I was young enough to think that any relation between ''conventional'' and ''wisdom'' must be a solecism. What made me question it most were the black people.

I was white. I never saw any blacks except the very nice colored woman who came to clean once a week, or the porter who carried my mother's bags as we went back and forth to the country. There were none in my school, none in the congregaton of our church, none on the outskirts of my parents' friends, none in our apartment house -- except the janitor's assistant -- none in the movies I saw except the chronic lazy-good-for-nothing. I wondered why and got ambiguous answers. Our cleaning woman was treated with the utmost kindness and given the things we didn't need. There was no ill will, just a great deal of abysmal darkness on all sides.

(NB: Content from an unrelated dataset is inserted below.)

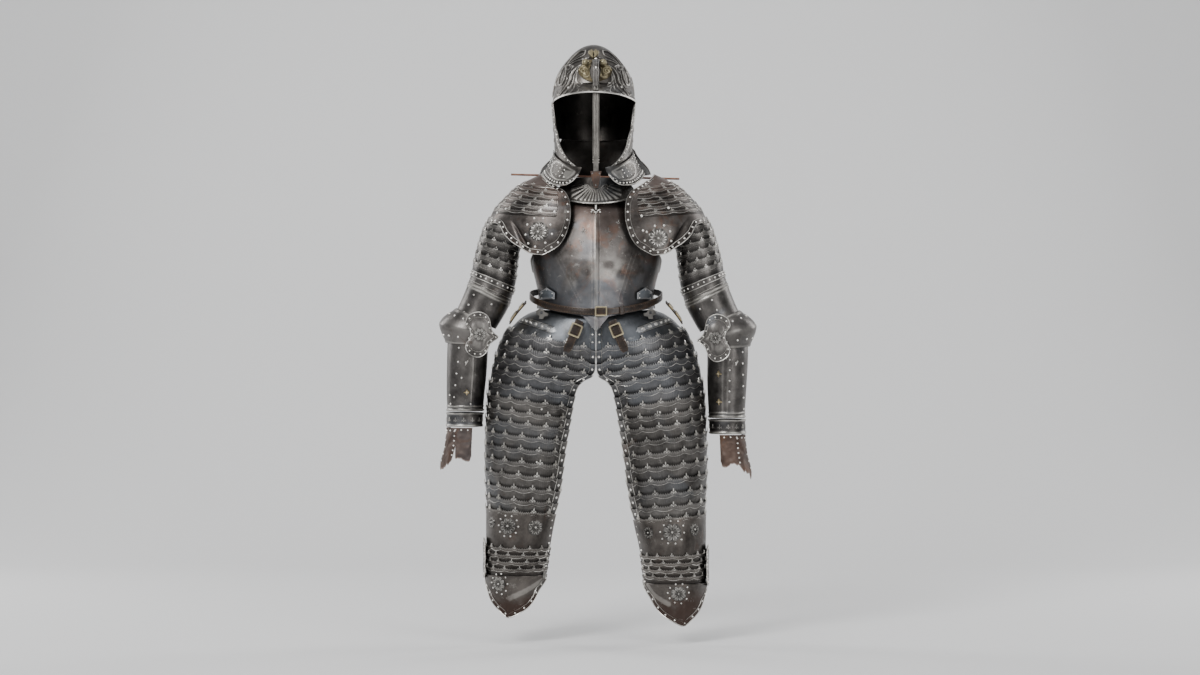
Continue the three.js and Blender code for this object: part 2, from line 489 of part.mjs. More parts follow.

When I took my questions outside my family, I did not like any of the suggestions offered, such as: Blacks were blacks, an inferior people. It wasn't their fault, but we'd only make it harder if we pretended otherwise. They had been brought here from the Dark Continent (which had no history) and held in slavery (which automatically made a nonperson). As for slavery, it received two paragraphs in my history book and was brought to an end by Abraham Lincoln.

Slavery was very unfortuante, my teacher agreed; it shouldn't have happened, but if anyone had to be enslaved -- and even Thomas Jefferson held slaves -- it was better that it be a people with no background, no memory, no culture, and brought to a country where at least they learned English.

It's funny how these things affect one. It sounded as though a race had been collectively aborted. If history had so little common sense, I needed to reexamine our friendship with her.

Yet the uses and abuses of history were no surprise; since I had read around and through it from the age of ten and knew with my intuition that people made of it what they wanted and concealed what was awkward. This had seemed a grown-up ploy, but now I was eighteen -- grown up -- and chose to see this as a moral issue. I began to separate history from historians. I began to make remarkable discoveries. I began to find what I was searching for.

During the summer of that year I spent each day in library files. It was a pleasure being obliged to do what you liked doing. It was a pleasure to see a people and a culture begin to take shape. It was all there, documented but ignored -- the great empires of Africa when the Europeans were forest dwellers, the great centers of learning from Timbuktu to Zanzibar before the universities of Italy, France and England were more than a dream. The first black men brought forcibly to America came as indentured servants, not slaves; one was already so admirably educated that he won his independence and a place on the faculty of Cambridge University in England.